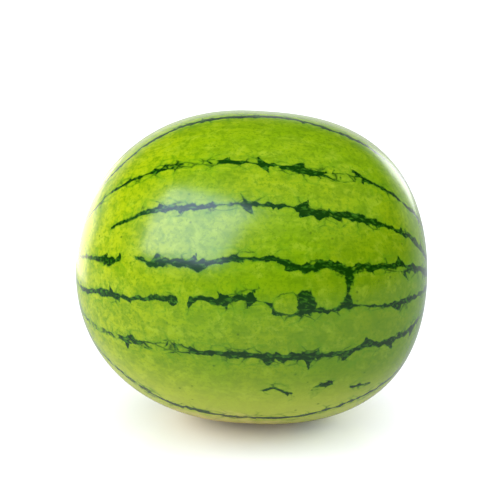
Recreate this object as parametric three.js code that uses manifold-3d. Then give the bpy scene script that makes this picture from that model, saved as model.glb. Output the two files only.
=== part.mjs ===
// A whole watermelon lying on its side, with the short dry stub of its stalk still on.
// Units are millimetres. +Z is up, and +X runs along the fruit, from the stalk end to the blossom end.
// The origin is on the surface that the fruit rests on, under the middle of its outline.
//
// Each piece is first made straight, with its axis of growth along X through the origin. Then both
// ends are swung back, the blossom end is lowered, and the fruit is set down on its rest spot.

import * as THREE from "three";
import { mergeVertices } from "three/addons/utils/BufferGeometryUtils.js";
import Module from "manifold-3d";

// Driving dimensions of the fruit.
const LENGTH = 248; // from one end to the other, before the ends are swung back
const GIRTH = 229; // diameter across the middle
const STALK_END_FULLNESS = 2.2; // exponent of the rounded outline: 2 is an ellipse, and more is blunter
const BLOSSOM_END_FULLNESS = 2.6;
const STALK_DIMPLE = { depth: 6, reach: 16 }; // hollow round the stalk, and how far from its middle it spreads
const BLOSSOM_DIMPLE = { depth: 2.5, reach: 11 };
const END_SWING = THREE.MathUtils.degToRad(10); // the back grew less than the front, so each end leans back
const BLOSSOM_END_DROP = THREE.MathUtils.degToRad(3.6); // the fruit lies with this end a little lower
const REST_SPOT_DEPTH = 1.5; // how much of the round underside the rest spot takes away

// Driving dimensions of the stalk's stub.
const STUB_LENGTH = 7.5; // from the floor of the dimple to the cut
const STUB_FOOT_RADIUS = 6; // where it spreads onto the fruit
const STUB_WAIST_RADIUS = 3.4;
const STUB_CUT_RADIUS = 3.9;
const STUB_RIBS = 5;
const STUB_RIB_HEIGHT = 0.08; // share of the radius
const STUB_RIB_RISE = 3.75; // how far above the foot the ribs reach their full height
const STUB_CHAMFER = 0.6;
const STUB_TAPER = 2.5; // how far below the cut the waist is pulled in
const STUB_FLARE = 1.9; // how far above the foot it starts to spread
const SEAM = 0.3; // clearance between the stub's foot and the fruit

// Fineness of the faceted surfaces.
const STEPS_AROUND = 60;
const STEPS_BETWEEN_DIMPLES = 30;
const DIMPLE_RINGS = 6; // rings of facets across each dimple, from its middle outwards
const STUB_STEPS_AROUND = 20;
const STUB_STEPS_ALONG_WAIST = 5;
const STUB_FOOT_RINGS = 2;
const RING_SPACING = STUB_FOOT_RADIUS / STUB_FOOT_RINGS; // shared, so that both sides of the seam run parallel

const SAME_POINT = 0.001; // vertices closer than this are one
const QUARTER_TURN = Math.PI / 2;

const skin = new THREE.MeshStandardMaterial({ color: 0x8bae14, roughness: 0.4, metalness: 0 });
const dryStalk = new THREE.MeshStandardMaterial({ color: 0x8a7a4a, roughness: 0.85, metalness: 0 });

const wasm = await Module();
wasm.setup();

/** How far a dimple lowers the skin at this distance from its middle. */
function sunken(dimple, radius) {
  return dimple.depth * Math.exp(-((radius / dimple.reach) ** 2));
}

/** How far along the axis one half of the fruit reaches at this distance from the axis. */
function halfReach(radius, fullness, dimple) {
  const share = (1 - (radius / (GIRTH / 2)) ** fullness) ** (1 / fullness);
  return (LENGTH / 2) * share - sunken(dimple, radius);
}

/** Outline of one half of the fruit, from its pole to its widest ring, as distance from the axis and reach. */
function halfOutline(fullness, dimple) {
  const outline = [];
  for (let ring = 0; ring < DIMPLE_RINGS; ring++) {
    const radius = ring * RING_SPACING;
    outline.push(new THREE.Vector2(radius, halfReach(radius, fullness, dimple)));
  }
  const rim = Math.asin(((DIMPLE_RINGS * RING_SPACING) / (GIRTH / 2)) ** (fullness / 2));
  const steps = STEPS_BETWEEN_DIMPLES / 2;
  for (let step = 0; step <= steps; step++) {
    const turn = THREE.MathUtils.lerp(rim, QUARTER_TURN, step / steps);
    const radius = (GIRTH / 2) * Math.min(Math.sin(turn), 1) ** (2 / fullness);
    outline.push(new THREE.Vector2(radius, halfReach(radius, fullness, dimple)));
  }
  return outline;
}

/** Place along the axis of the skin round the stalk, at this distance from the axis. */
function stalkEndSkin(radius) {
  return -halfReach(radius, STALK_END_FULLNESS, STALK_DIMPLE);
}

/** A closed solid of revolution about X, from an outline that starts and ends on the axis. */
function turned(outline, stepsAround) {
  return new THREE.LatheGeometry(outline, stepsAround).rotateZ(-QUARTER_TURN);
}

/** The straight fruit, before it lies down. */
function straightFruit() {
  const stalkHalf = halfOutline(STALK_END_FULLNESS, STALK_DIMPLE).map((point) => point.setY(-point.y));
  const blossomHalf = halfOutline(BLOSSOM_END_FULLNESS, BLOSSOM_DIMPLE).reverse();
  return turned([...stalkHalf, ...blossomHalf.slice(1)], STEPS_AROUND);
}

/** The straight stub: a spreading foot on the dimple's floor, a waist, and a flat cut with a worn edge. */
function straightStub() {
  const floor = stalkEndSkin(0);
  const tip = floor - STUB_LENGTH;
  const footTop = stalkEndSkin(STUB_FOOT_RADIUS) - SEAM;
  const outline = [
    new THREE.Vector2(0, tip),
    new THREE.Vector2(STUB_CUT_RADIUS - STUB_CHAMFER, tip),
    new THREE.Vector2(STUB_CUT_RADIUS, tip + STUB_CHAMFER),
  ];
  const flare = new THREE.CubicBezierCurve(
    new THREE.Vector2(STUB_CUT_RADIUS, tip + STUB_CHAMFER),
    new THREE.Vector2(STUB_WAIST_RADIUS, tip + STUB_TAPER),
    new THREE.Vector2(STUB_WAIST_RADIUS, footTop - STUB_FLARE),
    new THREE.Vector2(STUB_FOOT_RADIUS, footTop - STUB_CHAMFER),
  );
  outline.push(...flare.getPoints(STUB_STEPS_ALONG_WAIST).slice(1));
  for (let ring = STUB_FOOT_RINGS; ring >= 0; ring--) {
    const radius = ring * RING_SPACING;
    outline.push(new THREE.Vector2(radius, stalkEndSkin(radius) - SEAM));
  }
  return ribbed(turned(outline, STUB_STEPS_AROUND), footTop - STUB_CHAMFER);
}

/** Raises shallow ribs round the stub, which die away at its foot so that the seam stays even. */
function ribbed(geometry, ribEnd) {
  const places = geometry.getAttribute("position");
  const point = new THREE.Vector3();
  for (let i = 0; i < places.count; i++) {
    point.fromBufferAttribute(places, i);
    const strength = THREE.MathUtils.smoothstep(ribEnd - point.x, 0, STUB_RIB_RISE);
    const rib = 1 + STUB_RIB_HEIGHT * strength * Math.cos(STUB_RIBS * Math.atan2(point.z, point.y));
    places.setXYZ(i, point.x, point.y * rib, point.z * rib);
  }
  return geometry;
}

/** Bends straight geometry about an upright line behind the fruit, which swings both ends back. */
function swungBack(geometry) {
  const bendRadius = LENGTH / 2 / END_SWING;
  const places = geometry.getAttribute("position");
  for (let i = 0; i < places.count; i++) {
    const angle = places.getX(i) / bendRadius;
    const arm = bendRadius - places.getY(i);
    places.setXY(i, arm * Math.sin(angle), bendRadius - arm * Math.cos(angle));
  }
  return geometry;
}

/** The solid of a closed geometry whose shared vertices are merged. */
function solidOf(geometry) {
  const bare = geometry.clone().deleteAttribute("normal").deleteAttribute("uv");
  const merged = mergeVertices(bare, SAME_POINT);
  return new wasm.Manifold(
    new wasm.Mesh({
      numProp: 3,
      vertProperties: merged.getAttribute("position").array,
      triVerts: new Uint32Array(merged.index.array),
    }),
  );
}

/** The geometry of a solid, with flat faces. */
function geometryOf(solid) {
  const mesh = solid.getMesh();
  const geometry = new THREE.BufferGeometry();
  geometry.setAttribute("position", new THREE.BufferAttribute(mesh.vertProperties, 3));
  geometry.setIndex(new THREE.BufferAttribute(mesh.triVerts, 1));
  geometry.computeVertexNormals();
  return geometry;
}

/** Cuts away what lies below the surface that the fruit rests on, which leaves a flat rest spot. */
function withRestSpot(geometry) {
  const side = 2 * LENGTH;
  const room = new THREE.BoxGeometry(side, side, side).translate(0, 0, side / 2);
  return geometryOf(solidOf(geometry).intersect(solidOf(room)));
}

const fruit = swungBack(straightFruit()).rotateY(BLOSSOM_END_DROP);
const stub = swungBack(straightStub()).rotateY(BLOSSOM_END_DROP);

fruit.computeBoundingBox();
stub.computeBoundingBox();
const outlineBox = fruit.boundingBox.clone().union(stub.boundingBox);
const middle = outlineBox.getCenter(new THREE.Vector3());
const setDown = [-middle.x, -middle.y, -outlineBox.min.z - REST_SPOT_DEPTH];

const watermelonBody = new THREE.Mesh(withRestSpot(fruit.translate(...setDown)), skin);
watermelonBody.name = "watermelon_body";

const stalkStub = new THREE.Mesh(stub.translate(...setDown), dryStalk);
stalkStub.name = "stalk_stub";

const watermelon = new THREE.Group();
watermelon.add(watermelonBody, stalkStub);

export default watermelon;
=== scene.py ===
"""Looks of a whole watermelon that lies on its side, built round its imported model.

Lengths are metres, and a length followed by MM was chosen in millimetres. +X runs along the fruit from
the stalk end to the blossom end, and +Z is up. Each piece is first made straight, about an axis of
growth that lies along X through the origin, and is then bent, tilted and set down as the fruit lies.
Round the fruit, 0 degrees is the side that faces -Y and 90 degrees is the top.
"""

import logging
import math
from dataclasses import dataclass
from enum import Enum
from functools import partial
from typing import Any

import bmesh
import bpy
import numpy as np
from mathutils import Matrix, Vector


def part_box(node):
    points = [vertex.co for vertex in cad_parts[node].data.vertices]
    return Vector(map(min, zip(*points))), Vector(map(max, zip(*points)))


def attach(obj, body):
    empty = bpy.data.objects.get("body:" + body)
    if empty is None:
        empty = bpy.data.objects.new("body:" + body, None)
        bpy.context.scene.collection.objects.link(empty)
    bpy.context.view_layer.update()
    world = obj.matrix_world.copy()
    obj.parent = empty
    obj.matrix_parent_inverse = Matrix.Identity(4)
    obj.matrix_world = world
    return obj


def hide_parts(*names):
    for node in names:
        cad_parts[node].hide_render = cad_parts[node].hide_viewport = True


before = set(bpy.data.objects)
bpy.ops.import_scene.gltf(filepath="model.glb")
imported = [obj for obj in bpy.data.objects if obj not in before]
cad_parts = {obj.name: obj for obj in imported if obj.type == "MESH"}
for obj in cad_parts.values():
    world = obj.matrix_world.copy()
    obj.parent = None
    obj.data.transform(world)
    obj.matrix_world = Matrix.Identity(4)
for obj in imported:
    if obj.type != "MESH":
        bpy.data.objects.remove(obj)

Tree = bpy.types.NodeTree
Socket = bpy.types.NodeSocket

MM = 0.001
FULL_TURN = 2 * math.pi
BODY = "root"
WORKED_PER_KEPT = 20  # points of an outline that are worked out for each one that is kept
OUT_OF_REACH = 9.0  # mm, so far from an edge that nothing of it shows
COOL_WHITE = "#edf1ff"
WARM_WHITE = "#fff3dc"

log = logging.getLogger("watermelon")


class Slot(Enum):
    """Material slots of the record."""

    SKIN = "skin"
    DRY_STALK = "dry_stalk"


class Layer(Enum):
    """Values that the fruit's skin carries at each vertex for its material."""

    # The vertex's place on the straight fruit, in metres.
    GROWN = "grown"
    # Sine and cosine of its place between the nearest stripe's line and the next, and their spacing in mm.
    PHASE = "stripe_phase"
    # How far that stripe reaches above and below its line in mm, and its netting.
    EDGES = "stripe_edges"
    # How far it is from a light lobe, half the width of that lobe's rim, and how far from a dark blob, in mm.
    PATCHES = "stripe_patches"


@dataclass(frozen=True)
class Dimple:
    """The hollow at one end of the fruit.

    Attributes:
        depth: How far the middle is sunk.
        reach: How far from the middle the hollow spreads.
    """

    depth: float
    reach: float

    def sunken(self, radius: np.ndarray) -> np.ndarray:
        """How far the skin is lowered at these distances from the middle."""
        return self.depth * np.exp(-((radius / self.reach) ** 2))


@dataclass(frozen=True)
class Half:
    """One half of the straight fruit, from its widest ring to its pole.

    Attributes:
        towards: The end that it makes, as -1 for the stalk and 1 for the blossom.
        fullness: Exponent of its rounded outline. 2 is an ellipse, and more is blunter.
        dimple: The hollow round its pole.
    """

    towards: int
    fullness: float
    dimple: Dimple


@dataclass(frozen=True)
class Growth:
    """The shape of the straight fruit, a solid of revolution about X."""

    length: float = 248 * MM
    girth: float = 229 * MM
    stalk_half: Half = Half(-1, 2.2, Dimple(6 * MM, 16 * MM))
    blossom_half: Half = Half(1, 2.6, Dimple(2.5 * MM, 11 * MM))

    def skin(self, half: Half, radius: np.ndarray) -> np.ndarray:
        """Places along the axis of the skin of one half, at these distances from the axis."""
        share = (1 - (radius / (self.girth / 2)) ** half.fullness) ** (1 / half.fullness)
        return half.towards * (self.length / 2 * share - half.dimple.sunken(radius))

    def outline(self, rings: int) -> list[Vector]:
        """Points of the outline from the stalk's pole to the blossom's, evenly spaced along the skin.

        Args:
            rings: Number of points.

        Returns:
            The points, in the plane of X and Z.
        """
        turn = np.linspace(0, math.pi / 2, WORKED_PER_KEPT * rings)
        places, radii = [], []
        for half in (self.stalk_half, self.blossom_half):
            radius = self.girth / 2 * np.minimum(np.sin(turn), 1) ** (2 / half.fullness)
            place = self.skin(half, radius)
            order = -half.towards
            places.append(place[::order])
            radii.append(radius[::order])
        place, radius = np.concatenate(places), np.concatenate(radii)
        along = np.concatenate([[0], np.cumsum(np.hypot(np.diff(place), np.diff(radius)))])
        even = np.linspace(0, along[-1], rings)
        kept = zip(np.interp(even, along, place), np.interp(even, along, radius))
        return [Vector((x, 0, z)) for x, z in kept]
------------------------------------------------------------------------
◆ Task description
Return exactly, please, the lines of the material from the first one down to and including the line where "const REST_SPOT_DEPTH = 1.5;" appears.

◆ Exercise response
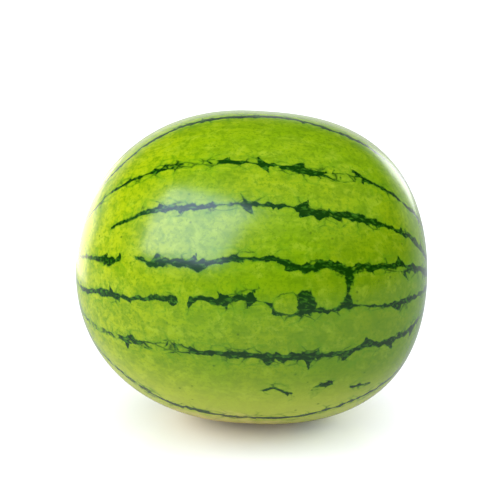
Recreate this object as parametric three.js code that uses manifold-3d. Then give the bpy scene script that makes this picture from that model, saved as model.glb. Output the two files only.
=== part.mjs ===
// A whole watermelon lying on its side, with the short dry stub of its stalk still on.
// Units are millimetres. +Z is up, and +X runs along the fruit, from the stalk end to the blossom end.
// The origin is on the surface that the fruit rests on, under the middle of its outline.
//
// Each piece is first made straight, with its axis of growth along X through the origin. Then both
// ends are swung back, the blossom end is lowered, and the fruit is set down on its rest spot.

import * as THREE from "three";
import { mergeVertices } from "three/addons/utils/BufferGeometryUtils.js";
import Module from "manifold-3d";

// Driving dimensions of the fruit.
const LENGTH = 248; // from one end to the other, before the ends are swung back
const GIRTH = 229; // diameter across the middle
const STALK_END_FULLNESS = 2.2; // exponent of the rounded outline: 2 is an ellipse, and more is blunter
const BLOSSOM_END_FULLNESS = 2.6;
const STALK_DIMPLE = { depth: 6, reach: 16 }; // hollow round the stalk, and how far from its middle it spreads
const BLOSSOM_DIMPLE = { depth: 2.5, reach: 11 };
const END_SWING = THREE.MathUtils.degToRad(10); // the back grew less than the front, so each end leans back
const BLOSSOM_END_DROP = THREE.MathUtils.degToRad(3.6); // the fruit lies with this end a little lower
const REST_SPOT_DEPTH = 1.5; // how much of the round underside the rest spot takes away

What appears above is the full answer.